Banks were said to be looking to pay a fraction of last year's bonuses.

But the scale of the reported pay-out at RBS has caused an outcry, after the company had to be taken into 68% public ownership at a cost of 20bn in taxpayer money.

Alistair Darling: 'We've got to make sure success is rewarded not failure'

RBS has experienced a year of turmoil, and has already flagged up that it will post a huge loss for the past 12 months.

In January RBS said it was heading for a record loss, and expected to report a deficit before write-downs of between 7bn and 8bn for 2008.

Mr Darling told BBC One's Andrew Marr Show that "no figure on bonuses has been agreed on" but said he had told RBS no-one associated with the losses should be rewarded.

"I have spoken to the chief executive of RBS, and made it quite clear - and he agrees - that no-one associated with these huge losses should be allowed to walk away with large cash bonuses," Mr Darling told the programme.

But he added: "Obviously there are contractual problems with some staff. And... if you look at your average teller, they're not terribly well paid, and no-one would quarrel with making sure they are properly rewarded."

You don't need a review to answer the simple question: should senior bankers receive bonuses? The answer is no
Liberal Democrat leader Nick Clegg
He said that in the past a bonus was a reward for hard work or extra effort, but was now seen as a right by bankers.

He added that the bank wanted "to make sure they cut down these payments to the absolute minimum they have to."

"They have to understand that these banks would not be here but for the British taxpayers, therefore they have to show the degree of restraint that people would expect."


The shadow chancellor told the Andrew Marr Show: "The party is over for the banks.

"For senior management, cash bonuses at a time like this for people who have been involved in the higher echelons of a bank is simply unacceptable."

George Osborne on 'unacceptable' cash bonuses

Mr Osborne added that there had to be a new economic model, and that "the bankers and indeed the government have to understand you can't just reflate the balloon that burst".

Referring to the Treasury inquiry, he also questioned the need for "yet another review".

Liberal Democrat party leader Nick Clegg told the BBC's Politics Show: "You don't need a review to answer the simple question: should senior bankers receive bonuses? The answer is no."

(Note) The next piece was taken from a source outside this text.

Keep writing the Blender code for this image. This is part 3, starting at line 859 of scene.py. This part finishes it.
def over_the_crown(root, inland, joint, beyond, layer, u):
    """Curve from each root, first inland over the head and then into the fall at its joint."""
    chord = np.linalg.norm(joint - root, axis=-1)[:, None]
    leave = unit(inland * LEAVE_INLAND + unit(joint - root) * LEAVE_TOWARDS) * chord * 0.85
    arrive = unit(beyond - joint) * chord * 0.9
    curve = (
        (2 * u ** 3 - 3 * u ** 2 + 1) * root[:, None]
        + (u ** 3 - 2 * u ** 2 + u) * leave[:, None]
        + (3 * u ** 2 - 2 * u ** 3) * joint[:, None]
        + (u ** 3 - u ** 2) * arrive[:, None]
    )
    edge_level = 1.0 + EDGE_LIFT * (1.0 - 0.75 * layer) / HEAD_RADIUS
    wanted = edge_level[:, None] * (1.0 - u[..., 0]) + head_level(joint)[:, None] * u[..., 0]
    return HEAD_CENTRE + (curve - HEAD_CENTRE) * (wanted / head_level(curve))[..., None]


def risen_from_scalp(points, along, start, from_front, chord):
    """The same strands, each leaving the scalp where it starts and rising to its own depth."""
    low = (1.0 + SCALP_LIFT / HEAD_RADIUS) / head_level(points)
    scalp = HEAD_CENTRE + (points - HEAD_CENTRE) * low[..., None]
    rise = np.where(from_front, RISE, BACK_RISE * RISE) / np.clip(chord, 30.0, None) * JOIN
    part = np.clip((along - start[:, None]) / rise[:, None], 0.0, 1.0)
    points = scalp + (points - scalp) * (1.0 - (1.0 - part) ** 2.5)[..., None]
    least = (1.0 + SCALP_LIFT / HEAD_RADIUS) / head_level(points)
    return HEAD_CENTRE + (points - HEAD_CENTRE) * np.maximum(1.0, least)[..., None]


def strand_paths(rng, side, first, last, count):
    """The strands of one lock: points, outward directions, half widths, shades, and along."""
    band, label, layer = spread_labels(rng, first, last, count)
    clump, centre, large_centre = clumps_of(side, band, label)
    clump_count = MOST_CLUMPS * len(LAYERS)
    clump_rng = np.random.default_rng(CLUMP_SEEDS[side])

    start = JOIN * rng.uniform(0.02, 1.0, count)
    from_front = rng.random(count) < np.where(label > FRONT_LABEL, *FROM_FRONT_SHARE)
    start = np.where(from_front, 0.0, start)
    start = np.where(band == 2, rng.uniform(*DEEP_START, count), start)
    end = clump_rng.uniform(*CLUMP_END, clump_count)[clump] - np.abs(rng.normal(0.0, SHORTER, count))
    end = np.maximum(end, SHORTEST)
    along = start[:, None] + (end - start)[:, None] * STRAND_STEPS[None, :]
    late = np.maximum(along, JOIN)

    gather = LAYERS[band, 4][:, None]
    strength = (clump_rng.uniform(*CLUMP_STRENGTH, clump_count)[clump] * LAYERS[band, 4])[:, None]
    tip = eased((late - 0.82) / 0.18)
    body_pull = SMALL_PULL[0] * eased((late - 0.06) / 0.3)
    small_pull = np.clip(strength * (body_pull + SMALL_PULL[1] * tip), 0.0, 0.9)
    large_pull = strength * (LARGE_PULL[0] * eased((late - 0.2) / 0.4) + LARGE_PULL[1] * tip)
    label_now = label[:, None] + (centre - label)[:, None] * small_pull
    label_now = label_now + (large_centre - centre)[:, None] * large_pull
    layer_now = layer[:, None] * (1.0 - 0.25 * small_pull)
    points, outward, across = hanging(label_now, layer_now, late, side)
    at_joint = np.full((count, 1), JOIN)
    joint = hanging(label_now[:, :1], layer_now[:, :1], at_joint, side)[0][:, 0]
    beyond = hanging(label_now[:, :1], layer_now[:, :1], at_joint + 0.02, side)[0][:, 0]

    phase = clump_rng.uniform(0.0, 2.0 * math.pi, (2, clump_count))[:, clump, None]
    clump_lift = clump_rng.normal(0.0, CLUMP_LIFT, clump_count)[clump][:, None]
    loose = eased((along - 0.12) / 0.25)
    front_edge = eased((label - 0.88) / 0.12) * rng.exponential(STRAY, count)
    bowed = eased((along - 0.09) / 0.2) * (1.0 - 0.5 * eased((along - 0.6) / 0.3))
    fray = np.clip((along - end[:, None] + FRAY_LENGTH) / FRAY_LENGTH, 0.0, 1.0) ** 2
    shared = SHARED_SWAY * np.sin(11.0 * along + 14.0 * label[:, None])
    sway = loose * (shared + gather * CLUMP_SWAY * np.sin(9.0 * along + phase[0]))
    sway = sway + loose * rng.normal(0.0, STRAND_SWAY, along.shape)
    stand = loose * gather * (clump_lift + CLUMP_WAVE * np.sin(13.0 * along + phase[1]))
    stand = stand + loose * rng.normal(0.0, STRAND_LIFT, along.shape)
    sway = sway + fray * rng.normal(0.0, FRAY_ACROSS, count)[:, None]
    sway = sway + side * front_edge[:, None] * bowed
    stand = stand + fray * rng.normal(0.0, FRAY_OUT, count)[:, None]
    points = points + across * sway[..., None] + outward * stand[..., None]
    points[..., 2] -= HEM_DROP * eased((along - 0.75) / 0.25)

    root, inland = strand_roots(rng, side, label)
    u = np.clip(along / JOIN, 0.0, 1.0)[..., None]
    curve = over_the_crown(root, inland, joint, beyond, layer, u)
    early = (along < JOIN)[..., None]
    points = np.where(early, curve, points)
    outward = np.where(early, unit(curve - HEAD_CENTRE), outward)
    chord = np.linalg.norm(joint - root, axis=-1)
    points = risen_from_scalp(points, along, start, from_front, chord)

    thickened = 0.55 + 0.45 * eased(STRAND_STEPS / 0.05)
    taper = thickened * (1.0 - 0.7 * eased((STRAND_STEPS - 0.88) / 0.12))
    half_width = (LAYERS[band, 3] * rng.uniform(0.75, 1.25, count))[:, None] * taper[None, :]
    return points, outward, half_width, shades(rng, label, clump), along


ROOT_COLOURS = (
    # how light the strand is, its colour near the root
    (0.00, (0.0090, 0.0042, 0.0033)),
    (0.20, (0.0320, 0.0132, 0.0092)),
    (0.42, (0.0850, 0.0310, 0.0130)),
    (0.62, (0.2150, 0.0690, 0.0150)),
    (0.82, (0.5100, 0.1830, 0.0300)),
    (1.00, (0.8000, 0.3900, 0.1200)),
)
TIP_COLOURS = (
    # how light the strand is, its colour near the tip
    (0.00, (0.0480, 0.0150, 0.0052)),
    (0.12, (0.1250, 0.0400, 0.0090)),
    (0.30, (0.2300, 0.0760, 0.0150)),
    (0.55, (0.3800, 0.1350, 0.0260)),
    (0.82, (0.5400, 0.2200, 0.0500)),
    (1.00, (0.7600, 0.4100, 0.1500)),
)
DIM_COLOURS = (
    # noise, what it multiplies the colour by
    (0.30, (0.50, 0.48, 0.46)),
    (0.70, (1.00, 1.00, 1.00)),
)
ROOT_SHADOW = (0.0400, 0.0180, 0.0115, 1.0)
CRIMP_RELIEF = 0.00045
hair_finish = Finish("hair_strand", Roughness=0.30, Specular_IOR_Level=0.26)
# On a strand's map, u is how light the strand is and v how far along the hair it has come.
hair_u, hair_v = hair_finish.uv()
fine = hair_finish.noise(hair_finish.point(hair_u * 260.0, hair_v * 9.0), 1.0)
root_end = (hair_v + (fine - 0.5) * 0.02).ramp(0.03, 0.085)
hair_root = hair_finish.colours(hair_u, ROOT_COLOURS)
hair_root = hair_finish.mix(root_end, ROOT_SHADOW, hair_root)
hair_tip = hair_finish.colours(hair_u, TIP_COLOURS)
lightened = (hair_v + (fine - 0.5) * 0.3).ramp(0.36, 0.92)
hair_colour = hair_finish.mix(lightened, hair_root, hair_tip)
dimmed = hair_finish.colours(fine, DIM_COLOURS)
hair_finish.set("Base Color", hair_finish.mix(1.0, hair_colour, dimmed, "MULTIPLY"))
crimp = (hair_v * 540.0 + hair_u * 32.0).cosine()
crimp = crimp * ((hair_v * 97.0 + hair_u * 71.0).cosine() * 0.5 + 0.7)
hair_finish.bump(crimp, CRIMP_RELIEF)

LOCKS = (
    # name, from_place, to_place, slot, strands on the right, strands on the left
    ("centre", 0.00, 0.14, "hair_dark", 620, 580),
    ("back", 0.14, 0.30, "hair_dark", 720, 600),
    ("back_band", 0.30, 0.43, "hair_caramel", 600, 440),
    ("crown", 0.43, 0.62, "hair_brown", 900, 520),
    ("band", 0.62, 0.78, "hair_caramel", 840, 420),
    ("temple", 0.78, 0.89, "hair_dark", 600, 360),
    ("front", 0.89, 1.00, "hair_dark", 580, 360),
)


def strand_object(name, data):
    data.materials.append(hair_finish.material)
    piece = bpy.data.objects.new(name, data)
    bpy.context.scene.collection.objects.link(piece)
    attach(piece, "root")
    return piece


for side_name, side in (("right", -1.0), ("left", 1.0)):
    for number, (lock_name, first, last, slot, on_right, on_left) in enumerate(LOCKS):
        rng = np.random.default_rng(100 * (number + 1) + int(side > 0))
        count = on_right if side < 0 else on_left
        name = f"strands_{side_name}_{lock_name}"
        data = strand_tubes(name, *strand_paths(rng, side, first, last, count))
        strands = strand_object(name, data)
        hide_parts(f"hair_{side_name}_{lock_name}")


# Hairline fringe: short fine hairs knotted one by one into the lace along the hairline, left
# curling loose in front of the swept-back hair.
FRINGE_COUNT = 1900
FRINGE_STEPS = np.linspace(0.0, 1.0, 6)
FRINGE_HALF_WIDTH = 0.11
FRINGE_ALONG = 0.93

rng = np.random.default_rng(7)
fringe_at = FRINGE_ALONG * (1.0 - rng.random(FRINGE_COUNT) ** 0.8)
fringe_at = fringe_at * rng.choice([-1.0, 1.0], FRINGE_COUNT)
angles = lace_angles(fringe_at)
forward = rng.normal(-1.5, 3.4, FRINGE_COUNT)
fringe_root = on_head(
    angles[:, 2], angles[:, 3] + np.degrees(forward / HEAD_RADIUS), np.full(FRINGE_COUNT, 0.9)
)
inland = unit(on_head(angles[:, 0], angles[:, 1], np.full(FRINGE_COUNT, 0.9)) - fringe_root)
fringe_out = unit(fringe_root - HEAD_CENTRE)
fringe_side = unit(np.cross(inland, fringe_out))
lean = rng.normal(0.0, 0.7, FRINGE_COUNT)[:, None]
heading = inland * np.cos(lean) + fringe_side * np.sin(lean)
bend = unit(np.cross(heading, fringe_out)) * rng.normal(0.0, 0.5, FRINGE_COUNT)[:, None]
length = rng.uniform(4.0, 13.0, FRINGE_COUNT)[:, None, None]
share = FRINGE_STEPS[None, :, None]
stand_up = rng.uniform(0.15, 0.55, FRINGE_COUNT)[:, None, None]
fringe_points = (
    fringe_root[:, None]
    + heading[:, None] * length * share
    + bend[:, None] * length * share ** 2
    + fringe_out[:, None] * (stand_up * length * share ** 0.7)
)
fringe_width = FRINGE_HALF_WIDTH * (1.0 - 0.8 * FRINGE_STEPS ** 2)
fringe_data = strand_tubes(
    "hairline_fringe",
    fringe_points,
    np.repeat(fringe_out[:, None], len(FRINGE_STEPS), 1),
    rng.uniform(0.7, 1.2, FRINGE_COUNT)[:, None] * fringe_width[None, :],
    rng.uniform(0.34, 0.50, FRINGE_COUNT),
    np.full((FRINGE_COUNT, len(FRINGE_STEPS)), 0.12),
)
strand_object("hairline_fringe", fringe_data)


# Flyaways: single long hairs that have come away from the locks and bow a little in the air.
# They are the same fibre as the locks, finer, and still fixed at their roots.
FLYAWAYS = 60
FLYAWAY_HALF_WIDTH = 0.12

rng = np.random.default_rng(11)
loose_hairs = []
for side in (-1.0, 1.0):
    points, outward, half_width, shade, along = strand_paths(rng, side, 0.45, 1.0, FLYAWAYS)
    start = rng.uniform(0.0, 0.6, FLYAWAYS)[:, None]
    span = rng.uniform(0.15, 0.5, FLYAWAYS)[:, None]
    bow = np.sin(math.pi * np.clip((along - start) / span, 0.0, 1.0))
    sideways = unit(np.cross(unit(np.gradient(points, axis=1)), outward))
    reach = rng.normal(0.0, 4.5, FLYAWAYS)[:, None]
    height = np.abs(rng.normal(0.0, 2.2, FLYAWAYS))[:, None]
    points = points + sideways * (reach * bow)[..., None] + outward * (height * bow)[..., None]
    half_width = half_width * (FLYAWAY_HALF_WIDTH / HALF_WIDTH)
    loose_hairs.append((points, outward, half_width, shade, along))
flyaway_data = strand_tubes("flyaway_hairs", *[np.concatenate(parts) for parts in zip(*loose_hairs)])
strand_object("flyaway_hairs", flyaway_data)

RBS confirmed it was talking to the government about bonuses but declined to comment on any specific numbers, adding that it had contractual obligations to many executives but was trying to do the right thing at the same time.

The bank has said that any bonuses will be dramatically reduced and there will be "no reward for failure in those bits of its business where the losses were concentrated".

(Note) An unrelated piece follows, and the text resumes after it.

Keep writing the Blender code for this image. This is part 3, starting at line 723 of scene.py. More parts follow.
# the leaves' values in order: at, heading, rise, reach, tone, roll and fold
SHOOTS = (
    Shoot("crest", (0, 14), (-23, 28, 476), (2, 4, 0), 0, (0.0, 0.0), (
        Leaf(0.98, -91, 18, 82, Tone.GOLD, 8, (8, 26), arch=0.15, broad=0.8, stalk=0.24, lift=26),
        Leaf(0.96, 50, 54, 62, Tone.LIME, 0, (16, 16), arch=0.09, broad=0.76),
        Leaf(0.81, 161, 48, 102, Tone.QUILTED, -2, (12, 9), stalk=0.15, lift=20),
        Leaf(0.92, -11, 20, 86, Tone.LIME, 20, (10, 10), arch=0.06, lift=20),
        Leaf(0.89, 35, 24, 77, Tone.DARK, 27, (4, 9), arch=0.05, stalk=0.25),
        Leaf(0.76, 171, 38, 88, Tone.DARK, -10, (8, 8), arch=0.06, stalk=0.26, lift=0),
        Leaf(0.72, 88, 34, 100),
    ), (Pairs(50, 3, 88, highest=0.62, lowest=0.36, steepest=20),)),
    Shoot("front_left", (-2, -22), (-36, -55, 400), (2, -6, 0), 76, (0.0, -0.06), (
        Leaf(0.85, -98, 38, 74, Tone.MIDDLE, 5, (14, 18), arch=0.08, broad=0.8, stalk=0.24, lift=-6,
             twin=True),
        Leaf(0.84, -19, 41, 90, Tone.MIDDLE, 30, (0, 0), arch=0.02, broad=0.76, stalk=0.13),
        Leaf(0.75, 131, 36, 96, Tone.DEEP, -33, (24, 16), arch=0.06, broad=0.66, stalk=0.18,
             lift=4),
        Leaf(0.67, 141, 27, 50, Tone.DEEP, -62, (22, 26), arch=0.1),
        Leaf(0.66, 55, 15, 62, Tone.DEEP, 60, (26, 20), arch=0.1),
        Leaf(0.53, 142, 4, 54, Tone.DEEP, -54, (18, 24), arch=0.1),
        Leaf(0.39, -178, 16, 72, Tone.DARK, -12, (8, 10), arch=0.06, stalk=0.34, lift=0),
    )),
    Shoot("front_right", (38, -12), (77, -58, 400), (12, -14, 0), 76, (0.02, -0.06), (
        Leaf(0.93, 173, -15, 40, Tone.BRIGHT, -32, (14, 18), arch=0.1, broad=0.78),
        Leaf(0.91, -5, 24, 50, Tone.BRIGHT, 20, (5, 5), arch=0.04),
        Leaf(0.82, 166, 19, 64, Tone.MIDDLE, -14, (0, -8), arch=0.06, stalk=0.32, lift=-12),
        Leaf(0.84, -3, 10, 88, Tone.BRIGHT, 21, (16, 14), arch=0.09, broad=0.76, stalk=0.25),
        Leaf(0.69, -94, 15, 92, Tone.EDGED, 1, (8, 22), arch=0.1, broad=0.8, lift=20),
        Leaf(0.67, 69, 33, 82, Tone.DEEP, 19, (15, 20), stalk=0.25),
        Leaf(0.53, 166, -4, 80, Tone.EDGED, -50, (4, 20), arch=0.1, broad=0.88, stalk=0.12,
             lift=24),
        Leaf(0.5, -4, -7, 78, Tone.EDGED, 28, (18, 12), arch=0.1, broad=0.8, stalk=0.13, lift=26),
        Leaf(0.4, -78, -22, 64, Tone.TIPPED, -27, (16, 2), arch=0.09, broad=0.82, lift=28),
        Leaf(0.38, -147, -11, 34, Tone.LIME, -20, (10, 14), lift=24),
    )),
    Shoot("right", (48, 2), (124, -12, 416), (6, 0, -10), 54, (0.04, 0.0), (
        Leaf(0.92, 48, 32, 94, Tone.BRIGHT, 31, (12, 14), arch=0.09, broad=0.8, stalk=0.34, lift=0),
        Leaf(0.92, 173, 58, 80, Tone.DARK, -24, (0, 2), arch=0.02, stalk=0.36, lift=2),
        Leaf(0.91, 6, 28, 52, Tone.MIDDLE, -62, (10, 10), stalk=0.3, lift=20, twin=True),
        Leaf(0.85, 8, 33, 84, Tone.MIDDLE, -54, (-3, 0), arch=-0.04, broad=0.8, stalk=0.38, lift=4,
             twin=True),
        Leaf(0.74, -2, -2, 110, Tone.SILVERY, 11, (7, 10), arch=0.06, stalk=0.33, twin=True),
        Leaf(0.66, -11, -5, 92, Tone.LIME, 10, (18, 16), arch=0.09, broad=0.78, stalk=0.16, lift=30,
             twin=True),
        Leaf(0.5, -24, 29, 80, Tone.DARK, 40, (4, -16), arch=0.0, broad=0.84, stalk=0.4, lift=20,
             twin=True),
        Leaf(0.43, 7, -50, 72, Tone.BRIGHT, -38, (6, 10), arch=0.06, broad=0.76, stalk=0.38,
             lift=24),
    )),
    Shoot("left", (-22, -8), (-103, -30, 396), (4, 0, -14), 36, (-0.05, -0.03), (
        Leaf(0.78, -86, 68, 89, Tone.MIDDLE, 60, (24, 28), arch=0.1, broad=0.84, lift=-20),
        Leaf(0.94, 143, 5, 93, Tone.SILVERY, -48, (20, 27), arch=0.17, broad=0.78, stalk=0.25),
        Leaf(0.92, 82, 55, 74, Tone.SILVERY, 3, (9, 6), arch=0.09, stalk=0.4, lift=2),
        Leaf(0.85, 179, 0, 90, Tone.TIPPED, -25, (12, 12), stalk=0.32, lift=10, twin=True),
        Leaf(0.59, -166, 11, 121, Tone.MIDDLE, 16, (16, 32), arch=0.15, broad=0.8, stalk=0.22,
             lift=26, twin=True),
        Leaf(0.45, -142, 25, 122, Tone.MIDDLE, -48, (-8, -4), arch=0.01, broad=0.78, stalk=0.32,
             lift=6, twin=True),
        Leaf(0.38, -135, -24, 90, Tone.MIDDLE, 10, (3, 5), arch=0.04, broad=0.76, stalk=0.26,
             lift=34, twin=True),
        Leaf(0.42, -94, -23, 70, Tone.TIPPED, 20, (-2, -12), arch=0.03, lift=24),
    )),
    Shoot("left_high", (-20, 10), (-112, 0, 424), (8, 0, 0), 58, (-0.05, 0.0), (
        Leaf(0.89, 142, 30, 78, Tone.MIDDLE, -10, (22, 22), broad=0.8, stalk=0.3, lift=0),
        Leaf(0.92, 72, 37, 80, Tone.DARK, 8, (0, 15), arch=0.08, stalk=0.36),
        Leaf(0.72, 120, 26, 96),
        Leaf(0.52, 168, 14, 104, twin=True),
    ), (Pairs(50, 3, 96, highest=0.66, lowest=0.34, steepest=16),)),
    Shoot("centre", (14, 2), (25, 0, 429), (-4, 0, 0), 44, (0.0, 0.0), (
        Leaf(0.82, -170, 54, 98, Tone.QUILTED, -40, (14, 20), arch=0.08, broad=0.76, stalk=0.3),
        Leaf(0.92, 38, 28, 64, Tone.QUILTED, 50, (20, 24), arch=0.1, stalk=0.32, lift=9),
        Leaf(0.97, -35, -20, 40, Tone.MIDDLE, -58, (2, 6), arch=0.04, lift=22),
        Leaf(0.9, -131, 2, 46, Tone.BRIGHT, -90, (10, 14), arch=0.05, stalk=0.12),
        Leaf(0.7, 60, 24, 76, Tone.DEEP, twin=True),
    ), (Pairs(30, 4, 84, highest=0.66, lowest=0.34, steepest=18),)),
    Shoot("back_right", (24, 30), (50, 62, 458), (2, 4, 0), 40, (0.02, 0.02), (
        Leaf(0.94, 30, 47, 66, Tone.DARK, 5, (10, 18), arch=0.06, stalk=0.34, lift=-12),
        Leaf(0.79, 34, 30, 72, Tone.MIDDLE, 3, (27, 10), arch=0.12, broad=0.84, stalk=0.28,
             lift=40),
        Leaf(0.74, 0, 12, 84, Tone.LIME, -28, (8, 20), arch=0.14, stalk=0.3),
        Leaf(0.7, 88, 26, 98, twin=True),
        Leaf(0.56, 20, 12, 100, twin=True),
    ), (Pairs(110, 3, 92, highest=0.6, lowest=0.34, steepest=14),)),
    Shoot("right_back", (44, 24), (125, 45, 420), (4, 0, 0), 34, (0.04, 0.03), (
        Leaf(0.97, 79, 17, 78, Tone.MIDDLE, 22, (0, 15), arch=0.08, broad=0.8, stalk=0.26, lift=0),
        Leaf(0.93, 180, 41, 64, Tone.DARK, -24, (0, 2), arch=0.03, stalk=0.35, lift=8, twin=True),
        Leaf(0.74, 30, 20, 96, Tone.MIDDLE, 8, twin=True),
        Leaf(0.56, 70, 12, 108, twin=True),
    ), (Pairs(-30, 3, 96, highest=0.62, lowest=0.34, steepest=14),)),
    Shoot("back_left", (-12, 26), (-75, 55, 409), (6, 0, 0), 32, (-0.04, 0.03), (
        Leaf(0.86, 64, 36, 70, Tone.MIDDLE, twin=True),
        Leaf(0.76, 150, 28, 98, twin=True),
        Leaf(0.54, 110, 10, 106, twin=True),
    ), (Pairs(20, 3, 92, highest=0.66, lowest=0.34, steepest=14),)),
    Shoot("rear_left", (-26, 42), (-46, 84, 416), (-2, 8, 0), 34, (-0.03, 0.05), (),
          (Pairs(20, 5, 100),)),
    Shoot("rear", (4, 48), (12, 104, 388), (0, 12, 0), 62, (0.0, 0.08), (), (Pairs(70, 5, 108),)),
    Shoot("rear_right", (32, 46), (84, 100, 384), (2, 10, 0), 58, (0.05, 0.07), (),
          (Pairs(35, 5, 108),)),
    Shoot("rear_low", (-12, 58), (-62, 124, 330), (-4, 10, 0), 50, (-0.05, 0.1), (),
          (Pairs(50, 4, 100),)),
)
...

Meanwhile, former deputy prime minister John Prescott, who runs an online grassroots banking campaign, said: "We are all [RBS] shareholders now and the shareholders demand you give up the bonus."

One of the key issues that will be examined in the Treasury review is the extent to which financial incentives encourage bankers to take risks.

Looking at very detailed as well as general changes to remuneration structures is something that the banks are already doing
Angela Knight
British Bankers' Association
Mr Darling said that it would be wrong to reward people whose excessive risk-taking brought the banks down.

Angela Knight, chief executive of the British Bankers' Association, said the size of bonuses was likely to come down in future.

"They have seemed very high," she said. "What I will say is that I don't think you'll see those again."

She added: "Looking at very detailed as well as general changes to remuneration structures is something that the banks are already doing."

Last week US President Barack Obama announced a $500,000 (355,000) limit on executive pay at US firms that needed substantial fresh government aid.

The move follows widespread public anger over the levels of pay on Wall Street, but is not expected to be applied retrospectively.